Remodelações na cozinha

Um dia vou cortar às rodelas os meus receios e agir por impulso em vez de pensar duas vezes. Um dia vou deixar de temperar a minha vida com aromas lamechas. Um dia vou perceber o verdadeiro significado da receita "tu és especial", tantas vezes ditas em momentos de vinha d'alhos. Um dia vou deixar de sentir saudades dos ingredientes que não fazem falta ao meu cozinhado. Um dia vou abrir as tampas da panela que fui deixando ficar em pressão. Um dia vou deixar de planear o menu e deixar os sabores surgirem conforme me apetecer. Hoje é o dia (como nos momentos Nicola!). A minha cozinha acabou de entrar em remodelações firmes. Qualquer dia inauguro o meu lado mais gourmet!
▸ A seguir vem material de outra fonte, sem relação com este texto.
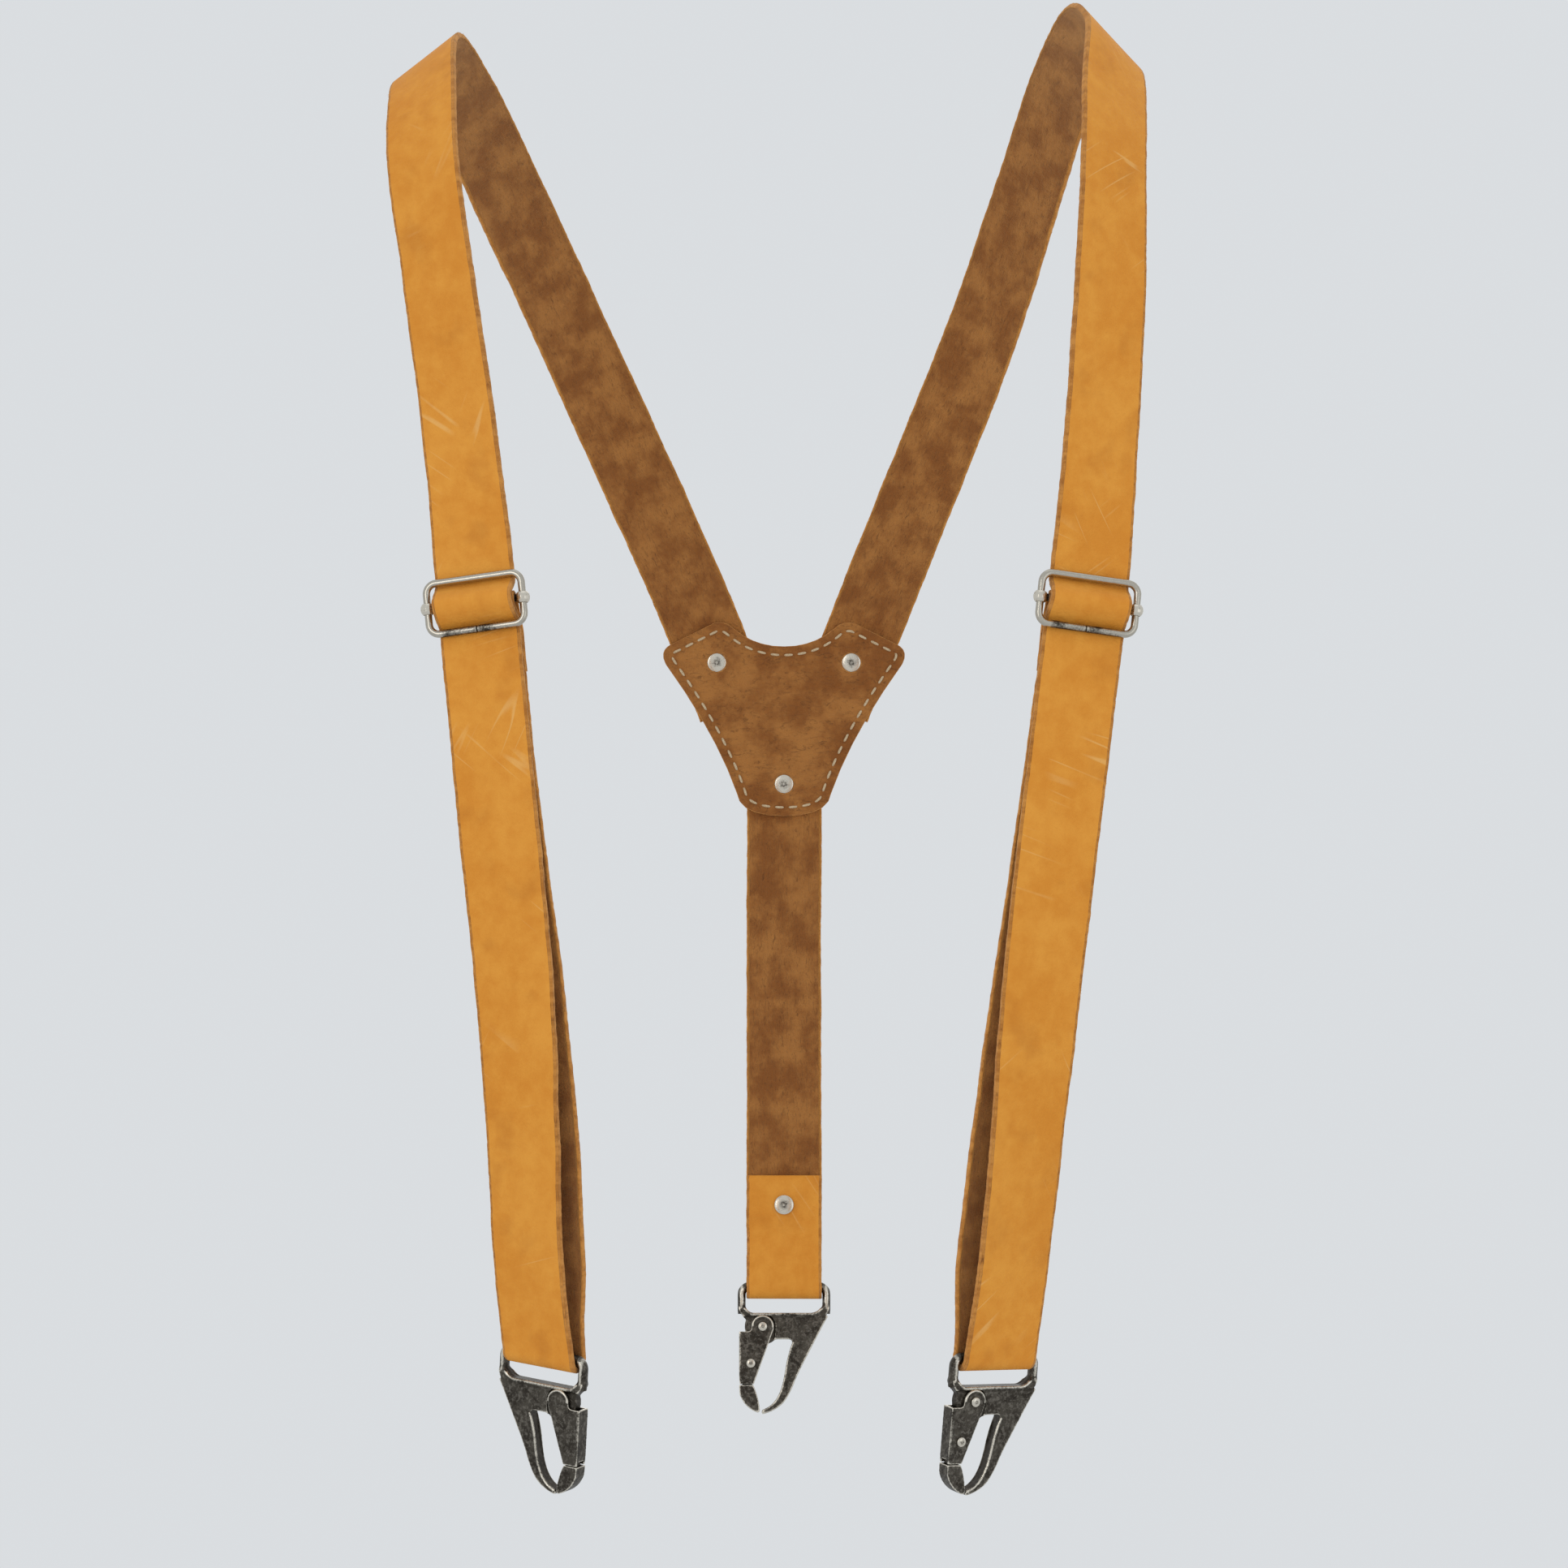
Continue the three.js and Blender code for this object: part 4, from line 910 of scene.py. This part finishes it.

sexta-feira, abril 04, 2008

Gafanhotos fritos

Ingredientes:
1 saca de gafanhotos desafiadores
500g de risco
loucura qb

Receita:
Dentro de cada um de nós há lado louco que poucas vezes se revela. Um gosto pelo perigo, uma atracção inevitável pelo desconhecido. Como se estivéssemos a um passo de entrar num restaurante de comida totalmente diferente daquilo a que estamos habituados.
Se me dessem a provar gafanhotos fritos certamente diria que não. Mas no fundo ficava a pensar sobre qual seria o seu gosto ou textura. Há alturas na vida em que é preciso arriscar e comer os gafanhotos. Pelo gozo de o fazer. Pelo atrevimento de meter de lado ideias pré-concebidas. Pela aventura.
Tenho uma travessa de gafanhotos fritos num tabuleiro inesperadamente estendido na minha direcção. Arrisco ou não arrisco? Corro o risco de apanhar uma intoxicação. Quem sabe se até sou alérgica… Mas se calhar até lhes vou deitar a mão.

quarta-feira, abril 02, 2008

Cerejas com chantilly

Há uns dias dei um passeio por Alfama e dei por mim a sorrir com uma frase escrita em letras grande e tortas, numa parede: "Quero fazer contigo aquilo que a Primavera faz com as cerejeiras". (foto roubada do site do mal)
Já citamos Neruda em Alfama... somos um país de poetas, disso não há dúvida. Enquanto caminhava pelas ruelas deste bairro que tanto gosto não pude deixar de pensar nesta frase. No fundo eu também quero que alguém faça nascer a cereja que há em mim. Com bicho ou sem bicho, há uma cereja bem encarnada aos trambolhões com vontade de renascer. "Ora amarga, ora doce", como diria o Vítor Espadinha. Mas se a primavera aparecer entretanto, que traga uma dose de chantilly. Para me lambusar.